The SEC clarified that emerging-growth companies are exempt from the requirement to provide a compensation committee report.

Registration Statement and Prospectus Provisions

Regulation S-K; Items 501, 503, 508, and 512

Registrants with names similar to “well-known companies” are no longer required to change their names.

In addition to the national exchanges, registrants must now include the principal US markets where, through the engagement of a broker-dealer, quotation of their securities was actively sought and achieved.

Preliminary prospectuses are no longer required to include a reference to state law in the “red herring” legend on the cover page if the offering is not prohibited by state blue sky laws.

The SEC amended its rule governing risk factor disclosures to remove the boilerplate examples from the instructions. This change is unlikely to impact current risk factor disclosures, but serves to underscore the SEC’s “principles-based” approach to risk factor disclosures.

The SEC removed several undertakings disclosure requirements that are no longer necessary or have become obsolete.

Exhibits

Regulation S-K, Item 601

Registrants will not be required to file attachments to their material agreements if such attachments do not contain material information or were not otherwise disclosed. 

Only newly reporting registrants will be required to file material contracts that were entered into within the two years prior to the filing of the applicable registration statement or report.

Registrants may omit personally identifiable information without first submitting a confidential treatment request to the SEC.

Registrants will be able to omit confidential information in material contracts and certain other exhibits without submitting a confidential treatment request to the SEC, so long as the information is (i) not material and (ii) would likely cause competitive harm to the registrant if publicly disclosed, subject to the SEC’s selective review for compliance.

Registrants must include the description of securities (required under Item 202) as an exhibit to annual reports filed on Form 10-K.

Incorporation by Reference

Regulation S-K, Item 10(d);

Securities Act Rule 411(b)(4);

Exchange Act Rules 12b-23(a)(3)

Registrants will no longer be required to file as an exhibit any document or part thereof that is incorporated by reference in a filing, but instead will be required to provide hyperlinks to documents incorporated by reference.

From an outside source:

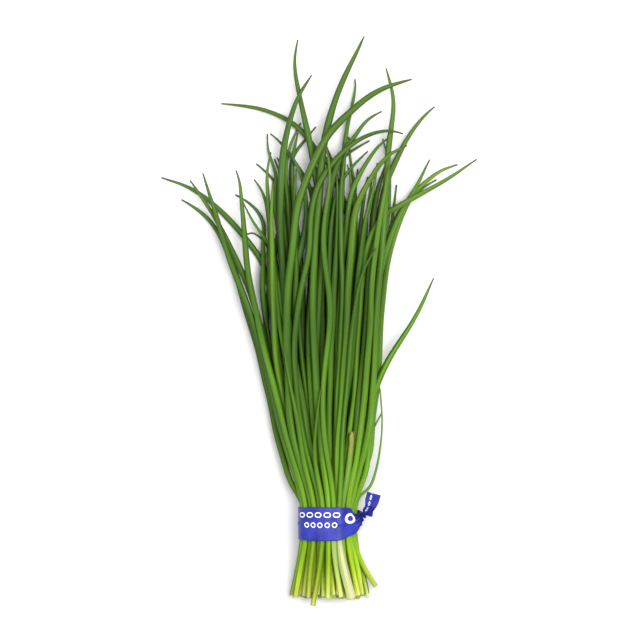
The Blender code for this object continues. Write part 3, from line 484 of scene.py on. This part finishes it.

Generally, registrants may no longer, in the audited financial statements, incorporate by reference into or cross-reference to information outside of the financial statements.

The SEC eliminated the five-year limit on documents incorporated by reference.

Cover Pages of Certain Forms

Forms 8-K, 10-Q, and 10-K

Registrants will be required to tag all cover page data in Inline XBRL, subject to a phase-in period beginning June 15, 2019, for large accelerated filers.

Registrants will be required to disclose on the cover page the national exchange or principal US market for their securities, the trading symbol, and title of each class of securities.